- [Exercise aim] In the listing that follows, locate the line containing "outer_tube();" and the line containing "record = json.load(file)". Retype exactly those two lines and every line between them, and nothing more.

- [Information shown]

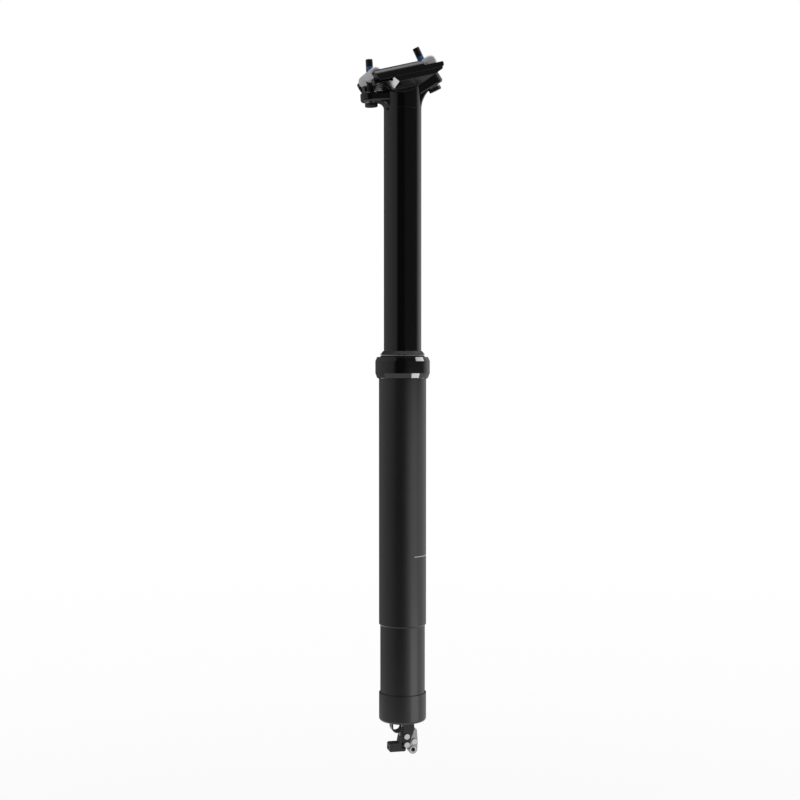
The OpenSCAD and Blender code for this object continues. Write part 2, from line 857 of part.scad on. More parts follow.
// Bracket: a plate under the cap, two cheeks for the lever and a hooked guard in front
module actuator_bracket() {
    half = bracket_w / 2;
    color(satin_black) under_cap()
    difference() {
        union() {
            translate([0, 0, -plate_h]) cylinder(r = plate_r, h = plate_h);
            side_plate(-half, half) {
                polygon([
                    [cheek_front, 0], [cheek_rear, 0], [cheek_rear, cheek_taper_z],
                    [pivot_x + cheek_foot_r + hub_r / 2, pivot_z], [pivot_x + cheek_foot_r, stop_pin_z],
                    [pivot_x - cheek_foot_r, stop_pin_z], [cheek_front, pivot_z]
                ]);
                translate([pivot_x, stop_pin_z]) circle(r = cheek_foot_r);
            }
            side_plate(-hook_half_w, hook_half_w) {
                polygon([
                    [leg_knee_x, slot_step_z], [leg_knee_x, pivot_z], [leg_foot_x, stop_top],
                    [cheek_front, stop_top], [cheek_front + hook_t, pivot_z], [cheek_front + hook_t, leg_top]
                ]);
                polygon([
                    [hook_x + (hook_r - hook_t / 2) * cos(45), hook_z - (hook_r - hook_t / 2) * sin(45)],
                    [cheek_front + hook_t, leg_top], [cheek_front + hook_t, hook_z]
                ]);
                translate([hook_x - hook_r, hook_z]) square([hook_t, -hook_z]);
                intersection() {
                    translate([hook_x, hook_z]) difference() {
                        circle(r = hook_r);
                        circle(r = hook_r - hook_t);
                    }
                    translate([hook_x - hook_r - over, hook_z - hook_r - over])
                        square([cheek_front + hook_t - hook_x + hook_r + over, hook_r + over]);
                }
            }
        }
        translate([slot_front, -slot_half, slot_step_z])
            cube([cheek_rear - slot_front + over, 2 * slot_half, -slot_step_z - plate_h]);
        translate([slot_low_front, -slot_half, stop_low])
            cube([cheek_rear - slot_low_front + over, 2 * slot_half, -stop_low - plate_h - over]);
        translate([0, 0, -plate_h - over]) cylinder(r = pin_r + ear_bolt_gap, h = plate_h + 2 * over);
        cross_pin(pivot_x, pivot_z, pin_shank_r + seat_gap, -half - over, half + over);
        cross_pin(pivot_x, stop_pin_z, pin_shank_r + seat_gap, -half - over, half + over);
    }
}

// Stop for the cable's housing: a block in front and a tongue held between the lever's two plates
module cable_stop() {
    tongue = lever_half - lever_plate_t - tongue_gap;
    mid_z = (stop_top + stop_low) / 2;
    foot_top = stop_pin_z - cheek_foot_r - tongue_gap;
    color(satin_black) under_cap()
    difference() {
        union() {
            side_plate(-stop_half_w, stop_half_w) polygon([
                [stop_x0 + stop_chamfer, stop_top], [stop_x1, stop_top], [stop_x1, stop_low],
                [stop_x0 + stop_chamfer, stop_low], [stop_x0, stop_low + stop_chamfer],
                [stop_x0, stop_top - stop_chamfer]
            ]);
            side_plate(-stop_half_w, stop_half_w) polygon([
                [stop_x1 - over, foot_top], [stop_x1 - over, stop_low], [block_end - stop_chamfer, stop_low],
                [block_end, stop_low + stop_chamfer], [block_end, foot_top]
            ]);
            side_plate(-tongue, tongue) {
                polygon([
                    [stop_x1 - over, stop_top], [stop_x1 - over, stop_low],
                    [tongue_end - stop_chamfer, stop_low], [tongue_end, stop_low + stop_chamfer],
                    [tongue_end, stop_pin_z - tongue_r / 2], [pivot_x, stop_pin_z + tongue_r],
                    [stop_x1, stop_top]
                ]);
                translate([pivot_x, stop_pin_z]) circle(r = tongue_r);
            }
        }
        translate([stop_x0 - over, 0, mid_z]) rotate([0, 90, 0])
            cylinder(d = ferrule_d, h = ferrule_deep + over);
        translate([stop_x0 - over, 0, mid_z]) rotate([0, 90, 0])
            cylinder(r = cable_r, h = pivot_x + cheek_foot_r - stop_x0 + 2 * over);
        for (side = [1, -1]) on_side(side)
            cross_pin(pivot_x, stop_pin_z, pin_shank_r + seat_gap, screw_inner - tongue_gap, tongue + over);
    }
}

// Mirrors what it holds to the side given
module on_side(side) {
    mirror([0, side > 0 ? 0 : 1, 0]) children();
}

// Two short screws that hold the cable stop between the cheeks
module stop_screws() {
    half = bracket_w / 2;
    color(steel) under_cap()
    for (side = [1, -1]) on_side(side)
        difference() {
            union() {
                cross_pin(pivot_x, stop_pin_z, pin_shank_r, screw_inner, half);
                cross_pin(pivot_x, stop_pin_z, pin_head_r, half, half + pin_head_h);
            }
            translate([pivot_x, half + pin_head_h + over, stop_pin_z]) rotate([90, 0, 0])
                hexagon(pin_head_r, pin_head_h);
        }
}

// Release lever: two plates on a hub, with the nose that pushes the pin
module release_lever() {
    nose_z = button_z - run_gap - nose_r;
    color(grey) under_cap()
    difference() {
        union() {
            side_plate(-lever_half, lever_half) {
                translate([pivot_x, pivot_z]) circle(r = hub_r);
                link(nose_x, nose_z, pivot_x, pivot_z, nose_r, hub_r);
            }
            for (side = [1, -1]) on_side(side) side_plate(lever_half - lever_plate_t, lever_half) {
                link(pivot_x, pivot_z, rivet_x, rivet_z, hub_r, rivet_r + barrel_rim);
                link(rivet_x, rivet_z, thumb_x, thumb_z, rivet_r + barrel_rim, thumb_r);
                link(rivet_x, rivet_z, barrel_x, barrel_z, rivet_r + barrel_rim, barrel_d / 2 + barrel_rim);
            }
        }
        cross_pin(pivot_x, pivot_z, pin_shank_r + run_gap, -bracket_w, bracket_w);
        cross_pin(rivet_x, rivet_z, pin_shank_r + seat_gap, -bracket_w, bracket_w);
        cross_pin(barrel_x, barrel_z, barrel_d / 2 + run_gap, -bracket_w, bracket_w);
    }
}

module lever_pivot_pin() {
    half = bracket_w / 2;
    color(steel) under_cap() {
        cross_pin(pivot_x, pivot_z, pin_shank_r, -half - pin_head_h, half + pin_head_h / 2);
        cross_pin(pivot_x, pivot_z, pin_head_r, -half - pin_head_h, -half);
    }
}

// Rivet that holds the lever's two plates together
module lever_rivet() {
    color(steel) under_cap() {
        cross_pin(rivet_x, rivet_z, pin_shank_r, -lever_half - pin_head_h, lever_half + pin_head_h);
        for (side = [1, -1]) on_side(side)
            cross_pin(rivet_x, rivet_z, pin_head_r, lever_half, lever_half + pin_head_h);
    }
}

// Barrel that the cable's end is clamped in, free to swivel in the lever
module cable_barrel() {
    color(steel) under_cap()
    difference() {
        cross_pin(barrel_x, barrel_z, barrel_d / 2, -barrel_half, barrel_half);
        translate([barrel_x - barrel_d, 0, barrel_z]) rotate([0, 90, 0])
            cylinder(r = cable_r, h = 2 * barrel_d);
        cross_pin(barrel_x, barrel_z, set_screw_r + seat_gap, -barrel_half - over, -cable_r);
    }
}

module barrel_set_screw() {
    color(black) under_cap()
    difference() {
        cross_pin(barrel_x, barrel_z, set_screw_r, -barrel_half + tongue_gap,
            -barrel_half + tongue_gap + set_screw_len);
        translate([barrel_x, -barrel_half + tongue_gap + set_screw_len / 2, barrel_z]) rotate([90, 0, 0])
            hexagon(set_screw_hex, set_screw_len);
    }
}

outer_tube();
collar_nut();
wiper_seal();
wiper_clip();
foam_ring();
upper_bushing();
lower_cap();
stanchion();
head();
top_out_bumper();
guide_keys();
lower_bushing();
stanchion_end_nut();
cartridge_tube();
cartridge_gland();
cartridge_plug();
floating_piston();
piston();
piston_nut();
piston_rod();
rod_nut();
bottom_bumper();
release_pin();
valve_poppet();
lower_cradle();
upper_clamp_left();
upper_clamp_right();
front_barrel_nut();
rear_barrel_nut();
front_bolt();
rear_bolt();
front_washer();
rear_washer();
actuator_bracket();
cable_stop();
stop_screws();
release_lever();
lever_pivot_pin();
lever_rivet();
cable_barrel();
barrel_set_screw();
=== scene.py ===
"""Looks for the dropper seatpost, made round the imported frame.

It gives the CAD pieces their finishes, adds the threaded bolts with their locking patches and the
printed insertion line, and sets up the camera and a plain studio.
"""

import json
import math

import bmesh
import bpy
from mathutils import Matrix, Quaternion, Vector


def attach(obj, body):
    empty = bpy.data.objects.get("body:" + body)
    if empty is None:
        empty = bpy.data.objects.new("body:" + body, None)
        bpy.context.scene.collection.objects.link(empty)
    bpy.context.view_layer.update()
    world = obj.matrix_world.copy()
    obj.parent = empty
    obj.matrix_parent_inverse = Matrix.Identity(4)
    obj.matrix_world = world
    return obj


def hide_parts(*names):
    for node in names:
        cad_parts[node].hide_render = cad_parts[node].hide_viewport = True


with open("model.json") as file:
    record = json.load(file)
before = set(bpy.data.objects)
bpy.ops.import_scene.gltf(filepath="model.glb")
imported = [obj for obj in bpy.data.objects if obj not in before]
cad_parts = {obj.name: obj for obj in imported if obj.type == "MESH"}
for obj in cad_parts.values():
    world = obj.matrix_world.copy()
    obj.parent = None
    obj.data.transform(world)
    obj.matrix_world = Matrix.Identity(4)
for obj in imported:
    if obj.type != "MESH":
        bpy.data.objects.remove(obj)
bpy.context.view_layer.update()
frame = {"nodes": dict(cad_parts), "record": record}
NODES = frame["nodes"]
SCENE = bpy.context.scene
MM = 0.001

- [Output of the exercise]
outer_tube();
collar_nut();
wiper_seal();
wiper_clip();
foam_ring();
upper_bushing();
lower_cap();
stanchion();
head();
top_out_bumper();
guide_keys();
lower_bushing();
stanchion_end_nut();
cartridge_tube();
cartridge_gland();
cartridge_plug();
floating_piston();
piston();
piston_nut();
piston_rod();
rod_nut();
bottom_bumper();
release_pin();
valve_poppet();
lower_cradle();
upper_clamp_left();
upper_clamp_right();
front_barrel_nut();
rear_barrel_nut();
front_bolt();
rear_bolt();
front_washer();
rear_washer();
actuator_bracket();
cable_stop();
stop_screws();
release_lever();
lever_pivot_pin();
lever_rivet();
cable_barrel();
barrel_set_screw();
=== scene.py ===
"""Looks for the dropper seatpost, made round the imported frame.

It gives the CAD pieces their finishes, adds the threaded bolts with their locking patches and the
printed insertion line, and sets up the camera and a plain studio.
"""

import json
import math

import bmesh
import bpy
from mathutils import Matrix, Quaternion, Vector


def attach(obj, body):
    empty = bpy.data.objects.get("body:" + body)
    if empty is None:
        empty = bpy.data.objects.new("body:" + body, None)
        bpy.context.scene.collection.objects.link(empty)
    bpy.context.view_layer.update()
    world = obj.matrix_world.copy()
    obj.parent = empty
    obj.matrix_parent_inverse = Matrix.Identity(4)
    obj.matrix_world = world
    return obj


def hide_parts(*names):
    for node in names:
        cad_parts[node].hide_render = cad_parts[node].hide_viewport = True


with open("model.json") as file:
    record = json.load(file)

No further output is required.